What I would like to achieve is to display the colorbar of the grayscale image in the figure corresponding to the RGB image.
It might seem that this does not make sense but this is just a very minimal example that I just made up to show what I would like to do in a larger project.
Any thoughts?
Thanks a lot :)
EDIT1: Allow me to explain why I would need this
Suppose I compute some physiological parameters one MRI slice in certain regions of interest, yielding something like this:
Now I want to superimpose these parameters on top of the original slice, and I create one RGB image to achieve this:
The colormap does not make sense, and this is why I would like to display the colormap corresponding to the parametric image in the RGB image (i.e. the superimposition image).
Any ideas?
Thank you for your attention.
I still think what you are asking does not make sense.
Let me explain:
What is colorbar? Colorbar is a representation of a function (mapping) from gray-level (scalar) to color.
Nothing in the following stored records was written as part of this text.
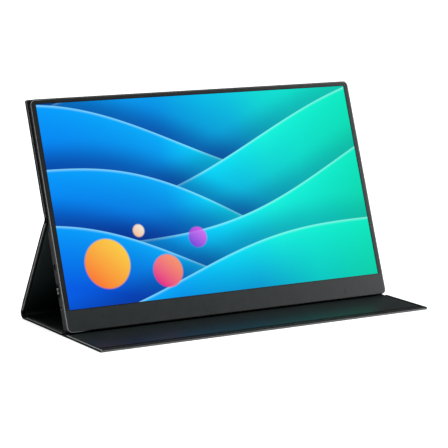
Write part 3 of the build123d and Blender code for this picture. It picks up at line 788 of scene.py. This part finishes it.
def seam_lines(panel):
    """The seam's path on both faces of a panel."""
    place, body, start, end, corner = PANELS[panel]
    if corner:
        edges = [tongue_outline(COVER_WIDTH, start, end, corner)]
    else:
        alongs = (start, start + BEAD_RUN, end - BEAD_RUN, end)
        edges = [[((side * COVER_WIDTH / 2, a), (-side, 0)) for a in alongs] for side in (-1, 1)]
    lines = []
    for edge in edges:
        for outside in (0, 1):
            line = []
            for (x, a), (dx, da) in edge:
                flat = a == start or (a == end and not corner)
                raised = OUTSIDE_DEPTH - (0 if flat else bead(panel, SEAM_INSET))
                depth = raised if outside else COVER_THICK - INSIDE_DEPTH
                line.append(place(x + dx * SEAM_INSET, a + da * SEAM_INSET, depth))
            lines.append(line)
    return lines


def fold_lines(stations):
    """The seam's path across a fold, on both faces."""
    lines = []
    for side in (-1, 1):
        for inner in (0, 1):
            across = side * (COVER_WIDTH / 2 - SEAM_INSET)
            depths = [thick - INSIDE_DEPTH if inner else OUTSIDE_DEPTH for _, _, thick in stations]
            line = [Vector((across, *(point + depth * inward))) * MM
                    for (point, inward, _), depth in zip(stations, depths)]
            lines.append(line[1:-1])
    return lines


for panel in PANELS:
    seam = grown_piece(f"{panel}_seam", seam_lines(panel), hem_stitches, seam_values)
    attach(seam, PANELS[panel][1])
    print(seam.name, "faces:", len(seam.data.polygons))
for name, (stations, node, bodies, start, end) in FOLDS.items():
    seam = grown_piece(f"{name}_seam", fold_lines(stations), hem_stitches, seam_values)
    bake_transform(seam)
    print(seam.name, "faces:", len(seam.data.polygons))

# %% [markdown]
# ## The picture on the screen
# The screen shows a bright abstract picture. It is drawn as layered waves: each layer is cut from
# the one below by a curve, is brightest along its crest and fades to a deeper colour below. A node
# group works like a function, so one group draws a layer and the picture stacks several of them.

# %% Draw a wave
WAVE_NUMBERS = ("Height", "Slope", "Swing", "Pace", "Phase", "Reach", "Shadow")
GLEAM, SHADE = (0.45, 0.98, 1.0), (0.0, 0.02, 0.22)
GLEAM_DEPTH, SHADE_HEIGHT, CREST_SOFT, SOFT = 0.018, 0.16, 0.004, "SMOOTHSTEP"


def colour_group(name, colours, numbers):
    """A node group with colour and number inputs and one colour out, and its inputs."""
    group = bpy.data.node_groups.new(name, "ShaderNodeTree")
    for kind, labels in (("NodeSocketColor", colours), ("NodeSocketFloat", ("Across", "Up", *numbers))):
        for label in labels:
            group.interface.new_socket(label, in_out="INPUT", socket_type=kind)
    group.interface.new_socket("Colour", in_out="OUTPUT", socket_type="NodeSocketColor")
    return group, add_node(group, "NodeGroupInput").outputs


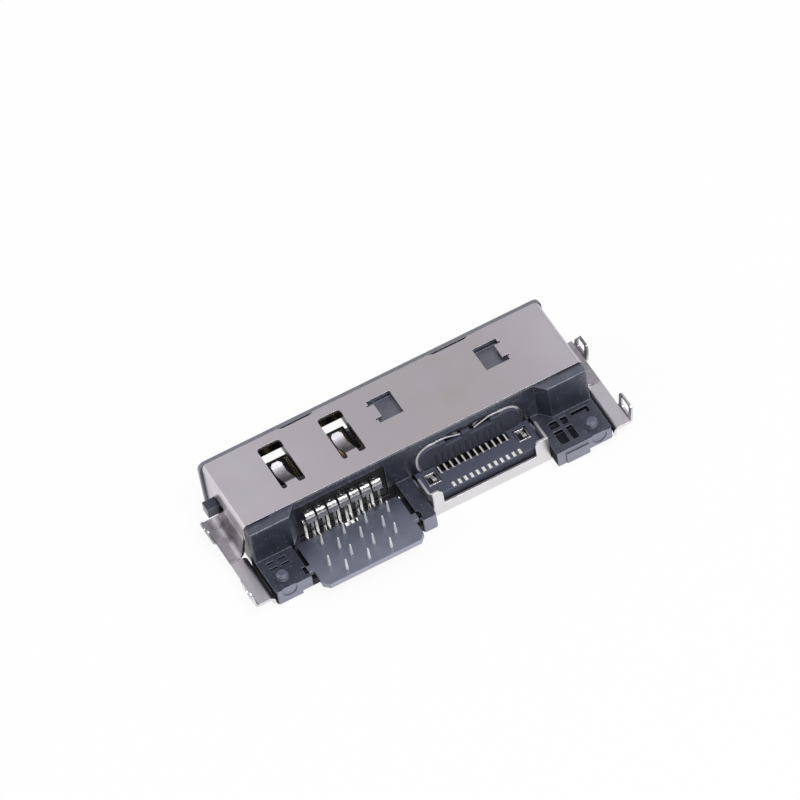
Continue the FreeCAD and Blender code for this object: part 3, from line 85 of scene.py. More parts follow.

Using jet, in your example, you map the 0 to dark blue and 1 to red.
By asking for a colorbar for an RGB image, you are actually asking for a mapping from RGB triplet to RGB color -- this mapping is the identity mapping! you do not need a colorbar to see this mapping, each pixel represent it!
EDIT
After seeing the edited question, I revise my answer a bit:
Since both MRI signal and whatever physiological parameters you computed makes no sense in RGB space, you have two 1D mappings:
1. MRI signal at each voxel to gray level ("gray" colormap)
2. Physiological measure at each voxel to "jet" color
What I usually do in this cases is convert the 2D MRI slice into RGB gray image by simply replicate it along the third dimension
rgbSlice = twoDSlice(:,:,[1 1 1]);
Now show the images on top of each other
figure;
imshow( rgbSlice );
hold on;
h = imshow( physiologicalParams );
colormap jet;
set(h, 'AlphaData', .5 );
colorbar
You might need to play with the color mapping of the axes using caxis or clim to get it right.
(Answering my own question so I can hopefully help someone in the future)
I just accomplished what I intended, with the help of the above answer and a post from Steve Eddins' blog.
Here's how:
baseImage = baseImage/(max(baseImage(:))); % normalize base (anatomical) image
rgbSlice = baseImage(:,:,[1 1 1]); % converting to RGB (ignore colormaps)
imshow(parameterROIImage, []); % show parametric image
colormap('jet'); % apply colormap
hold on;
h = imshow(rgbSlice); % superimpose anatomical image
set(h, 'AlphaData', ~bwROIlocations); % make pixels in the ROI transparent
colorbar;
where parameterROIImage is:
bwROIlocations is the logical matrix containing the ROI pixels:
Final result:
Thanks for the help Shai.